If anyone has one for sale, I would appreciate it if you would let me know.
Thanks .. Ray

 

[4getgto]

That 13 inch cast iron pulley that I bought to make a steering pulley for this isn't going to work.
So I still need a Ridemaster steering pulley.
If anyone has one for sale, I would appreciate it if you would let me know.
Thanks .. Ray

The ole saying.....as rare as hens teeth ?

 

[jdcrawler]

The cooler for the hydrostat mounts on a single 3/4 inch square tube at the bottom of the cooler.
This is what I have made up so it can be mounted on the axle housing.




This is how it fits the mounting brackets on the cooler.




The cooler is mounted on the power unit.




Clearance for the fan.




I set the wheel on to check the clearance also.




This plate was originally on the bottom of the cooler to keep grass clippings from getting up into the cooling fins.
I've mounted it on top to keep fingers out of the fan. A support strap is mounted to the top of the cooler on both sides.
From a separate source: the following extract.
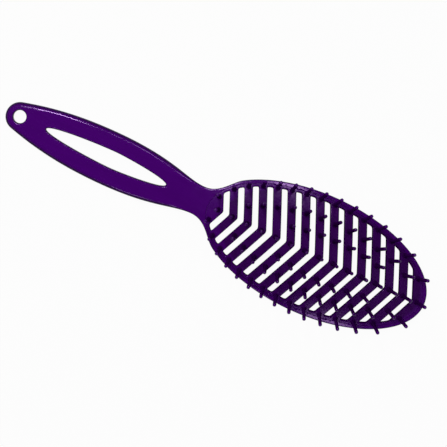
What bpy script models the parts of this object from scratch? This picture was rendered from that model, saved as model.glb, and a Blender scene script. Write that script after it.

The hydraulic lines attach to this side.




In this photo of the assembly before I took it apart, you can see that the hydraulic filter was mounted horizontally behind the cooler.
This makes a mess when you change the filter because the fluid drains out of the filter as soon as it is loosened.




I have relocated the filter and mounted it vertical.

 

[jdcrawler]

The new steering wheel and the seat were mounted today.




I'm using a seat with a much higher back than what was originally on the Ridemaster tractors.




This is what the steering wheel looked like when I got the frame.




The steering wheel rides on a 3/4 inch diameter shaft the fits down into a hole in the top of the frame and it is held in place with a 1/2 inch bolt threaded into the bottom of it.
That top hole in the frame was worn egg shaped. I drilled the hole out to 1 inch and made a brass spacer that is hammer fit down into the hole.
The sprocket now rides against a brass surface instead of the steel to steel with the original spacer that just sat on top of the frame.

 

[CRF6179]

I really like those high back pan seats.